[Digital Today reporter Yoonseo Lee (이윤서)] OpenAI has issued a policy proposal saying the United States should redesign its tax, welfare and energy systems in line with the spread of artificial intelligence (AI), and the analysis said the impact could spill over into the cryptocurrency market.
On April 13 (local time), blockchain outlet Cryptopolitan reported that OpenAI, in a 13-page policy document released on April 6, proposed shifting taxation toward capital gains, reviewing taxes on automated labour, creating a public debt fund, expanding automatic safety nets and boosting energy infrastructure for AI.
The core of the document is that as AI is changing production and labour structures, the existing social contract also needs redesign. OpenAI set out three key goals: "broadly shared prosperity", "risk mitigation" and "democratizing access and choice". It said, "Tax reform focused on capital gains and corporate profits can help support labour transitions in an AI-driven economy while stabilizing funding for essential programmes."
The issue crypto investors are likely to be most sensitive to is the "capital gains tax". The U.S. Internal Revenue Service (IRS) classifies cryptocurrencies as assets rather than currency, making them subject to capital gains tax. The document does not directly mention cryptocurrencies, but a shift toward placing greater weight on capital gains taxation could lead to a higher tax burden on returns from digital-asset investments. It also cited that from 2026 cryptocurrency exchanges must submit the "1099-DA" form, reporting trading profits directly to the government.
For decentralised finance (DeFi), the concept of "automated labour" could emerge as a new burden. In a section on tax modernisation, OpenAI said it could consider "new approaches such as taxes related to automated labour". It did not provide a definition, but the idea touches on DeFi structures that run on automated trading and smart-contract execution. If the logic that automated systems creating economic value without human labour should contribute to funding social safety nets leads to congressional debate, DeFi could become a direct target of the tax system regardless of separate arguments over whether it is a security.
The idea of a "public debt fund" is also a point the crypto industry is watching. OpenAI proposed creating a fund that invests in diversified assets so that all citizens can enjoy the gains from AI growth, and returning the proceeds to citizens. It also said the fund could provide citizens who do not participate in financial markets with a stake in AI-based economic growth. But this is a structure in which the state and the established system manage assets for distribution, a different starting point from the decentralised financial order that bitcoin and DeFi have pursued.

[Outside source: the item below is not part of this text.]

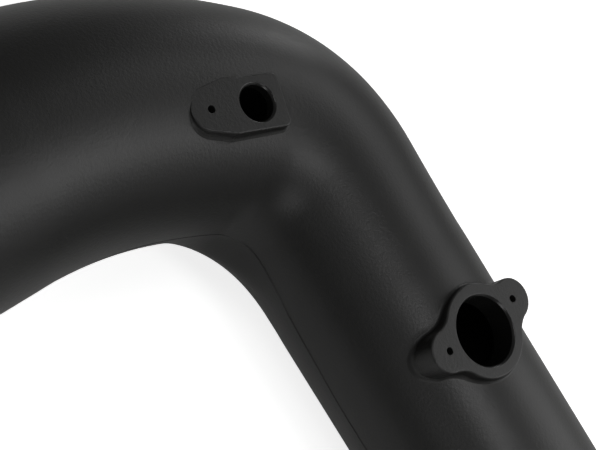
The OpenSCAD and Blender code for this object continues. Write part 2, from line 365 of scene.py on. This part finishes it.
# Sleeve and screw post inside the tube, then the bores with their rims, as radius and depth.
sleeve = [(0, 4), (16.5, 4), (16.5, 11.6), (16.1, 12), (0, 12)]
post = [(0, 2.2), (3.7, 2.2), (3.7, 9.7), (0, 9.7)]
bore_rim, port_rim = 15.0, 8.15
bore = [(0, -2), (bore_rim, -2), (bore_rim, -0.01), (14.8, 0.08), (14.62, 0.25), (14.22, 0.72)]
bore += [(14.06, 0.92), (14.0, 1.2), (14.0, 14), (0, 14)]
port = [(0, -2), (port_rim, -2), (port_rim, -0.01), (7.95, 0.08), (7.75, 0.24), (7.3, 0.72)]
port += [(7.15, 0.92), (7.1, 1.15), (7.1, 25), (0, 25)]
combine(pipe, turned("sleeve", boss_at, boss_top, sleeve), "UNION")
combine(pipe, turned("post", pad_screw, pad_top, post), "UNION")
combine(pipe, turned("sensor_bore", boss_at, boss_top, bore), "DIFFERENCE")
combine(pipe, turned("port", port_at, pad_top, port), "DIFFERENCE")
for i, (at, top, depth) in enumerate(
    (
        (boss_at + lobe, boss_top, 9),
        (boss_at + Vector((-lobe.x, lobe.y)), boss_top, 9),
        (pad_screw, pad_top, 7.5),
    )
):
    hole = [(0, -2), (1.75, -2), (1.75, -0.01), (1.56, 0.1), (1.5, 0.3)]
    hole += [(1.5, depth - 0.4), (0, depth)]
    combine(pipe, turned("pilot_%d" % i, at, top, hole, 32), "DIFFERENCE")

moulded = bpy.data.materials.new("moulded_plastic")
moulded.use_nodes = True
tree = moulded.node_tree
tree.nodes.clear()
where = add_node(tree, "ShaderNodeTexCoord").outputs["Object"]
# Wrinkled leather grain of the mould, in cells of about a millimetre: seen only in the highlights.
warp = add_node(
    tree,
    "ShaderNodeTexNoise",
    {"Vector": where, "Scale": 1 / (2.2 * mm), "Detail": 2.0},
)
bent = add_node(
    tree,
    "ShaderNodeMixRGB",
    {"Fac": 0.8 * mm, "Color1": where, "Color2": warp.outputs["Color"]},
    blend_type="ADD",
)
cells = add_node(
    tree,
    "ShaderNodeTexVoronoi",
    {"Vector": bent.outputs["Color"], "Scale": 1 / (1.1 * mm)},
    feature="SMOOTH_F1",
)
fine = add_node(
    tree,
    "ShaderNodeTexNoise",
    {"Vector": where, "Scale": 1 / (0.45 * mm), "Detail": 2.0},
)
both = {0: cells.outputs["Distance"], 1: fine.outputs["Fac"]}
grain = add_node(tree, "ShaderNodeMath", both, operation="ADD").outputs[0]
bump = add_node(tree, "ShaderNodeBump", {"Strength": 0.5, "Distance": 0.1 * mm, "Height": grain})
# Slow changes of gloss along the moulding, as the mould's wall cools the plastic unevenly.
slow = add_node(
    tree,
    "ShaderNodeTexNoise",
    {"Vector": where, "Scale": 1 / (45 * mm), "Detail": 3.0},
)
uneven = {"Value": slow.outputs["Fac"], "To Min": 0.38, "To Max": 0.44}
gloss = add_node(tree, "ShaderNodeMapRange", uneven)
skin = add_node(
    tree,
    "ShaderNodeBsdfPrincipled",
    {
        "Base Color": linear("#161615"),
        "Roughness": gloss.outputs["Result"],
        "Normal": bump.outputs["Normal"],
    },
)
add_node(tree, "ShaderNodeOutputMaterial", {"Surface": skin.outputs["BSDF"]})
# The bores and their rims are cut after moulding, which leaves the same plastic smooth and shiny.
trimmed = bpy.data.materials.new("trimmed_plastic")
trimmed.use_nodes = True
smooth = trimmed.node_tree.nodes["Principled BSDF"].inputs
smooth["Base Color"].default_value = linear("#161615")
smooth["Roughness"].default_value = 0.27
pipe.data.materials.clear()
pipe.data.materials.append(moulded)
pipe.data.materials.append(trimmed)
for face in pipe.data.polygons:
    spot = face.center / mm
    off_bore, off_port = (spot.xy - boss_at).length, (spot.xy - port_at).length
    in_bore = off_bore < bore_rim + 0.01 and boss_top - 11.9 < spot.z < boss_top - 0.001
    in_port = off_port < port_rim + 0.01 and pad_top - 9 < spot.z < pad_top - 0.001
    face.material_index = 1 if in_bore or in_port else 0
pipe.data.shade_smooth()
pipe.data.set_sharp_from_angle(angle=math.radians(38))
weighted = pipe.modifiers.new("weighted", "WEIGHTED_NORMAL")
weighted.keep_sharp = True
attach(pipe, "root")
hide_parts("intake_pipe")

# Floor: a plain white sheet under the pipe. It glows a little to the camera alone, so that it
# leaves the frame white beside the pipe's soft shadow.
floor_z, floor_glow = -filter_r * mm, 0.78
bm = bmesh.new()
bmesh.ops.create_grid(bm, x_segments=1, y_segments=1, size=3.0)
bmesh.ops.translate(bm, verts=bm.verts, vec=(-0.1, 0.17, floor_z))
floor = new_object("floor", bm)
paper = bpy.data.materials.new("paper")
paper.use_nodes = True
tree = paper.node_tree
tree.nodes.clear()
ray = add_node(tree, "ShaderNodeLightPath")
seen_only = {0: ray.outputs["Is Camera Ray"], 1: floor_glow}
glow = add_node(tree, "ShaderNodeMath", seen_only, operation="MULTIPLY")
matt = add_node(tree, "ShaderNodeBsdfDiffuse", {"Color": linear("#f0f0ef")})
white = {"Color": linear("#ffffff"), "Strength": glow.outputs[0]}
lift = add_node(tree, "ShaderNodeEmission", white)
sheet = add_node(tree, "ShaderNodeAddShader", {0: matt.outputs[0], 1: lift.outputs[0]})
add_node(tree, "ShaderNodeOutputMaterial", {"Surface": sheet.outputs[0]})
floor.data.materials.append(paper)

# Light: a dim pale room and eight soft boxes, whose reflections draw the pale bands on the pipe.
world = bpy.data.worlds.new("room")
bpy.context.scene.world = world
world.use_nodes = True
tree = world.node_tree
tree.nodes.clear()
ray = add_node(tree, "ShaderNodeLightPath")
room = add_node(tree, "ShaderNodeBackground", {"Color": linear("#ffffff"), "Strength": 0.11})
seen = add_node(tree, "ShaderNodeBackground", {"Color": linear("#ffffff"), "Strength": 1.0})
by_ray = {0: ray.outputs["Is Camera Ray"], 1: room.outputs[0], 2: seen.outputs[0]}
either = add_node(tree, "ShaderNodeMixShader", by_ray)
add_node(tree, "ShaderNodeOutputWorld", {"Surface": either.outputs[0]})

aim = Vector((-0.08, 0.17, 0))
for name, place, size, power in (
    ("engine_side", (1.02, -0.52, 0.75), 1.0, 5.4),
    ("low_side", (1.26, 0.82, 0.18), 0.31, 1.1),
    ("filter_side", (-0.57, 0.68, 1.32), 0.5, 3.1),
    ("low_front", (0.36, -1.20, 0.46), 1.0, 0.8),
    ("arm_front", (0.48, -0.66, 0.84), 0.45, 1.1),
    ("near_run", (-0.08, 0.0, 0.5), 0.14, 0.4),
    ("beyond_bend", (1.11, 0.42, 0.88), 0.6, 1.9),
    ("filter_front", (-0.93, -0.54, 0.69), 0.36, 1.3),
):
    lamp = bpy.data.lights.new(name, "AREA")
    lamp.size, lamp.energy = size, power
    box = bpy.data.objects.new(name, lamp)
    bpy.context.scene.collection.objects.link(box)
    box.location, box.visible_camera = place, False
    box.rotation_euler = (Vector(place) - aim).to_track_quat("Z", "Y").to_euler()

# Camera: over the filter arm, looking down along the engine run, rolled as the photo is.
lens = bpy.data.cameras.new("camera")
lens.lens, lens.sensor_width, lens.clip_start = 79.0, 36.0, 0.01
camera = bpy.data.objects.new("camera", lens)
bpy.context.scene.collection.objects.link(camera)
camera_at = Vector((-0.335392, 0.238206, 0.435963))
back, right = Vector((-0.591, 0.052, 0.805)).normalized(), Vector((0.670, -0.524, 0.526))
right = (right - back * right.dot(back)).normalized()
facing = Matrix((right, back.cross(right), back)).transposed().to_4x4()
camera.matrix_world = Matrix.Translation(camera_at) @ facing
bpy.context.scene.camera = camera
bpy.context.scene.view_settings.view_transform = "Standard"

An "automatic safety net trigger" also carries a different meaning for the crypto industry. OpenAI proposed temporary support mechanisms including unemployment benefits, cash support, wage insurance and education vouchers that would automatically expand when certain thresholds are exceeded. Such a structure means automatic expansion of government spending, and if revenue growth fails to keep up it could raise inflation pressure. That point again highlights the logic of bitcoin, with a fixed total supply, as a store of value.
An "energy infrastructure policy" is directly linked to the cryptocurrency mining industry. OpenAI said that expanding the power grid needed to run AI would require new public-private partnership models, subsidies and authority to accelerate advanced transmission technology. It specifically mentioned federal authority that could bring forward wide-area transmission construction when it aligns with national interests. The document also included the line that "AI data centres should bear energy costs on their own rather than relying on household subsidies". But if, in actual policy implementation, AI data centres are classified as core infrastructure, it could work against crypto miners competing for grid access in Texas, Georgia and the U.S. Northwest, among other places.
From a market perspective, what stands out more is that the document does not mention cryptocurrency, blockchain, DeFi or digital assets even once. As AI and cryptocurrencies are in the same technology and capital markets, this could be read not as a simple omission but as a signal of priorities in policy design.
If the U.S. Congress and financial authorities later translate phrases such as capital-based tax revenue, automated labour, public-fund investment targets and grid priority into actual legislative and administrative language, the cryptocurrency market could face simultaneous impacts in taxes, regulation, capital flows and mining costs. The key point to watch is whether OpenAI's proposal leads to actual legislative debate, it said.